The enforcement plan poses substantial medium-term risk to agricultural production, imports and exports, and food security in South Africa. As such, it disempowers, portends great harm, and is against the public interest. Sakeliga invites the Minister to withdraw DALRRD’s unlawful and confidentially classified AgriBEE enforcement plan, and we have instructed our attorneys to initiate formal correspondence with the Minister.
Under the plan, DALRRD intends to eventually restrict agricultural and food-related import and export licenses, permits, quotas, and more based on companies’ racial characteristics. Fortunately, the implementation of the veiled plan over the last eight years has – like government plans generally – been sluggish and haphazard.
The AgriBEE enforcement plan is unlawful because of its flagrant intention to redirect the majority of permit and licensing requirements in the agricultural sector from its initial regulatory objective to a race-based regulatory system. Under the plan, a business not even engaged in BEE (typically those outside the government tender value chain) is to be penalised in the allocation of quotas or permits, such as fishing and export licenses, or to be entirely precluded from acquiring a permit, as observed with the plan's handling of wine and liquor export licenses.
-->
Regulations aimed at maintaining food safety or access to water resources are transformed into political mechanisms for the government to enforce changes in the ownership structure of all participants, whether they are corporations, family farmers or sole proprietors. The plan seeks to limit a person's ability to access and participate in the general agricultural sector based on the racial composition of their business undertaking, which is unlawful.

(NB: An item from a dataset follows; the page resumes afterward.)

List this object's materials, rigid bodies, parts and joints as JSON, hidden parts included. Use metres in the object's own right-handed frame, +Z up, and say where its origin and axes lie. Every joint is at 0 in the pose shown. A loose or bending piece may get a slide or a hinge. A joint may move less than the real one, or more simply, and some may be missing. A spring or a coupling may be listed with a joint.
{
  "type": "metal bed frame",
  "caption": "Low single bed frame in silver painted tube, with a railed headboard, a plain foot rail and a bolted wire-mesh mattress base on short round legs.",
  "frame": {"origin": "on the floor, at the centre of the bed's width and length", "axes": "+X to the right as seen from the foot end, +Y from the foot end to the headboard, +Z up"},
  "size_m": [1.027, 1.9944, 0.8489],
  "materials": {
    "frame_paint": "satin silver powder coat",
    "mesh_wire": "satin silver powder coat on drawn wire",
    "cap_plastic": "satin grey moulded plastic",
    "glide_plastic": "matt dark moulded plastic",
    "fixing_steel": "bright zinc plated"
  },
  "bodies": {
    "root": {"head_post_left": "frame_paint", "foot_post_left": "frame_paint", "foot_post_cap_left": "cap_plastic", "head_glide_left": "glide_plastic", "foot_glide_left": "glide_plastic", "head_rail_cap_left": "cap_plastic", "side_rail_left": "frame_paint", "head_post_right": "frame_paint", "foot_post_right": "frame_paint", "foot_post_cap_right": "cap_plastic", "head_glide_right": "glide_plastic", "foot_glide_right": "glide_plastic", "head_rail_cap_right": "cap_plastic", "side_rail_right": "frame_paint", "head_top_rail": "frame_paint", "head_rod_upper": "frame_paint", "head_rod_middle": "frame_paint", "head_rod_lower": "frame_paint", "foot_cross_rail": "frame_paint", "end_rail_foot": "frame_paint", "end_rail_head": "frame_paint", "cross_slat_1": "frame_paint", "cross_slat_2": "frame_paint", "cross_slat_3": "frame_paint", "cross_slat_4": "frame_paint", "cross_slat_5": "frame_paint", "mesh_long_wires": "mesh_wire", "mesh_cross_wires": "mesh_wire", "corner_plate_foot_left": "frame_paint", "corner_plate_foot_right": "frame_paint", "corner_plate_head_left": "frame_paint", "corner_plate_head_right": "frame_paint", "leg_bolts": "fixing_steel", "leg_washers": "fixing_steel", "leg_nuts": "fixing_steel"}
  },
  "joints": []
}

Sakeliga obtained the information under PAIA requests filed between November 2021 and May 2022. At the time, we requested access to the policies under which the Perishable Products Export Control Board (PPECB) were requiring BEE certificates from companies exporting agricultural products.
Considering the Department’s recent denials that businesses’ BEE compliance level could result in exclusions or penalisation, we now release two internal DALRRD documents classified ‘Confidential’, as well as two of its implementation letters:
1. The Department’s 2015 AgriBEE Plan: ‘A plan for the alignment of DAFF’s internal tools for the implementation of the AgriBEE Sector Code: Enforcement measures’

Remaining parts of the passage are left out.